The aerial image is the square self dot product of the electric field vector of light that impinges on a wafer or on a sensor. The electric field can be divided into two independent polarization components—p-polarized (TM) component and s-polarized (TE) component. The theory of imaging at high values of numerical aperture indicates that the vector sum of s-polarized light is markedly different from that of p-polarized light, due to the large angles of incidence encountered at high Numerical Aperture projection. Indeed, while the angle between the electric field vectors of two s-polarized beams that converge on the image plane from different directions is independent of the polar angles of the beams (the angles between the beams and the system's optical axis), this is certainly not the case for two p-polarized such beams. This implies a strong dependence of the contrast of images formed by p-polarized light on the angle of incidence at the image plane. As the typical feature size on the photo-mask shrinks, light converging at high angles of incidence carries the significant fraction of the power at the spatial frequencies required for successful image formation, whence the critical dependence on the beams at the extreme angles of incidence.

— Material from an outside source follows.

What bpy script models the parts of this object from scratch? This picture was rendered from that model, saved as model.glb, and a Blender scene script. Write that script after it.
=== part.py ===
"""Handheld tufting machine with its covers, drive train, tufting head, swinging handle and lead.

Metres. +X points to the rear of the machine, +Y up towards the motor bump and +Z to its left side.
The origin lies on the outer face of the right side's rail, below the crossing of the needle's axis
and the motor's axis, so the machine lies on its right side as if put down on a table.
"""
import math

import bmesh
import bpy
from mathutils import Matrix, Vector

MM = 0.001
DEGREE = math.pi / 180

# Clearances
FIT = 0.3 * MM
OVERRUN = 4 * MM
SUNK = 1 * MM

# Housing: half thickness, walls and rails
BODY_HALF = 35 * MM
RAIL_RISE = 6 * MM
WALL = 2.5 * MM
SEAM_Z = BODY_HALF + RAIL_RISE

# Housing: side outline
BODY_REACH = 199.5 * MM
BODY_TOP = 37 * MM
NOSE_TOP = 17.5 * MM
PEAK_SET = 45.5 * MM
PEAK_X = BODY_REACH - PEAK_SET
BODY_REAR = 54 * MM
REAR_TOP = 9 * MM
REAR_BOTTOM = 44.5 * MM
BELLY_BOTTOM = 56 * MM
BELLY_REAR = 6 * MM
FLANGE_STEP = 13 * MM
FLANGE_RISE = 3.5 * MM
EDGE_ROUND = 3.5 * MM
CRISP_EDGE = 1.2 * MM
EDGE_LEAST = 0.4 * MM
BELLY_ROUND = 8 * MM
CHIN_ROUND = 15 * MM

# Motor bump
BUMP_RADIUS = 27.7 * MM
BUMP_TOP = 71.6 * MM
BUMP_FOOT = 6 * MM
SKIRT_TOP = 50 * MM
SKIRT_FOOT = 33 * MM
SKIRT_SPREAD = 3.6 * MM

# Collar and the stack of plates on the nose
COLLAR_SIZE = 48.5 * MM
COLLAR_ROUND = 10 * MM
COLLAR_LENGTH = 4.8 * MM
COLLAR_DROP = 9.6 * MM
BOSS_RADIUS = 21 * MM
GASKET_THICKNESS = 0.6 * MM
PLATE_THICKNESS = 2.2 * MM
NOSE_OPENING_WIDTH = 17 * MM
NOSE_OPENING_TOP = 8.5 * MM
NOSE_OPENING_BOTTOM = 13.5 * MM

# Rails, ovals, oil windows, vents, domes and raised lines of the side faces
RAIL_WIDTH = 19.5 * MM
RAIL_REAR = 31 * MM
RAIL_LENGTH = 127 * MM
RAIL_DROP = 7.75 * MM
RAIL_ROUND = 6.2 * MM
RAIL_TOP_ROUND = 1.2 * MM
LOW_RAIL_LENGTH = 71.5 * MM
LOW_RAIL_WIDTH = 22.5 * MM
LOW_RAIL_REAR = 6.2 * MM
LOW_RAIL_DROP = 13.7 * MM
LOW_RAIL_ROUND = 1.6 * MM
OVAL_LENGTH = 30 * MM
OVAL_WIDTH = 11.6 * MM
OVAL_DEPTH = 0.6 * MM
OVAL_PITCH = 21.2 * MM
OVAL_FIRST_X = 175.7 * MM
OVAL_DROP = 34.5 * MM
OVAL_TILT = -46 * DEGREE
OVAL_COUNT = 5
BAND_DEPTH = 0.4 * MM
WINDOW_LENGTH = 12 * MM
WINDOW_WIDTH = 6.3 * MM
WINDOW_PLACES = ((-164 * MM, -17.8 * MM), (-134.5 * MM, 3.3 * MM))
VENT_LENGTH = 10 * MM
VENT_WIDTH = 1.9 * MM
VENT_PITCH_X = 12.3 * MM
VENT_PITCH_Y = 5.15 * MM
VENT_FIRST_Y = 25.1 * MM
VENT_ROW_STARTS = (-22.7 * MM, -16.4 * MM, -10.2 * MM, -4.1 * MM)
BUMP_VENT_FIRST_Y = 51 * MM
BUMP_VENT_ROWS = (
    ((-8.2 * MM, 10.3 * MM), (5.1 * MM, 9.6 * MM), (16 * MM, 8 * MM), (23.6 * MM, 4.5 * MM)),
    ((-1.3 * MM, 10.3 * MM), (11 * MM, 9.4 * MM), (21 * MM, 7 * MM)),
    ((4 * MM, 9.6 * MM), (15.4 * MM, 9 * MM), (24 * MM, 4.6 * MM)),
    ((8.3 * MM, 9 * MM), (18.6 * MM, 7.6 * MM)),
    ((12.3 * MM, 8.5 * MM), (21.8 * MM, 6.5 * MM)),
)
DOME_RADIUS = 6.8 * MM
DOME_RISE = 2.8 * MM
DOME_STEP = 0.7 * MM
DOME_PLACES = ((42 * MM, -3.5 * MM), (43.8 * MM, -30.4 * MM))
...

Moreover, at NA values exceeding ˜0.7, both regimes give rise to images whose properties may deviate significantly from those obtained with low numerical aperture imaging, owing to the enhancement of the relative power carried by converging beams of high angle of incidence.
While projection systems of an exposure process typically employ very high angles of incidence, the large magnification applied by the imaging process results in light that converges on the image plane with much smaller angles of incidence. This fundamental difference results in different images produced by the same mask pattern on the wafer and at the image plane of the exposure system and imaging system, respectively.
These differences between the exposure process and the imaging process should be compensated for in order to enable imaging systems to mimic the exposure process in a reliable manner.
There is a need to provide efficient systems and methods for reticle evaluation.